REQUIRED WORK — The data must be written out once more, precisely as given.

----- GIVEN DATA

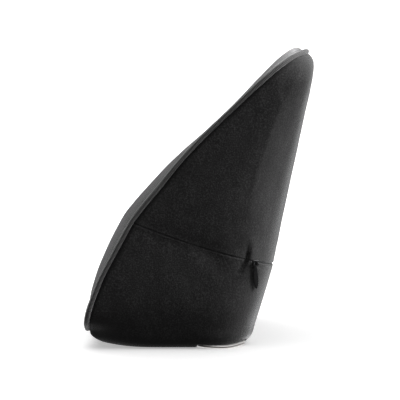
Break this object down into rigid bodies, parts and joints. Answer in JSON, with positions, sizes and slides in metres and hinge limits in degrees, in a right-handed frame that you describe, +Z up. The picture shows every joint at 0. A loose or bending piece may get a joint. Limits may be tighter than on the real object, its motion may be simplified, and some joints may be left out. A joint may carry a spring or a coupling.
{
  "type": "lumbar support pillow",
  "caption": "Wedge-shaped lumbar support pillow with a curved front, a straight leaning back, a welt round the front panel and a concealed zip round the back.",
  "frame": {"origin": "centre of the flat bottom, on the plane of symmetry", "axes": "+X towards the chair's backrest, -X towards the sitter, +Y across the pillow, +Z up; the zip slider is on the -Y side"},
  "size_m": [0.2252, 0.3444, 0.2985],
  "materials": {
    "velour": "black short-pile velour",
    "welt_velour": "black velour over a cord",
    "zip_metal": "black lacquer, satin",
    "label_satin": "white woven satin, blank"
  },
  "bodies": {
    "root": {"cushion": "velour", "welt": "welt_velour", "zip_slider": "zip_metal", "zip_puller": "zip_metal", "care_label": "label_satin"}
  },
  "joints": []
}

----------

FULL RESPONSE —
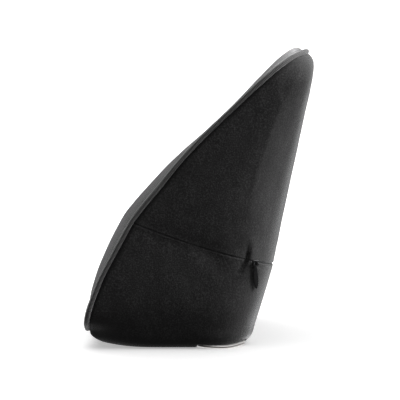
Break this object down into rigid bodies, parts and joints. Answer in JSON, with positions, sizes and slides in metres and hinge limits in degrees, in a right-handed frame that you describe, +Z up. The picture shows every joint at 0. A loose or bending piece may get a joint. Limits may be tighter than on the real object, its motion may be simplified, and some joints may be left out. A joint may carry a spring or a coupling.
{
  "type": "lumbar support pillow",
  "caption": "Wedge-shaped lumbar support pillow with a curved front, a straight leaning back, a welt round the front panel and a concealed zip round the back.",
  "frame": {"origin": "centre of the flat bottom, on the plane of symmetry", "axes": "+X towards the chair's backrest, -X towards the sitter, +Y across the pillow, +Z up; the zip slider is on the -Y side"},
  "size_m": [0.2252, 0.3444, 0.2985],
  "materials": {
    "velour": "black short-pile velour",
    "welt_velour": "black velour over a cord",
    "zip_metal": "black lacquer, satin",
    "label_satin": "white woven satin, blank"
  },
  "bodies": {
    "root": {"cushion": "velour", "welt": "welt_velour", "zip_slider": "zip_metal", "zip_puller": "zip_metal", "care_label": "label_satin"}
  },
  "joints": []
}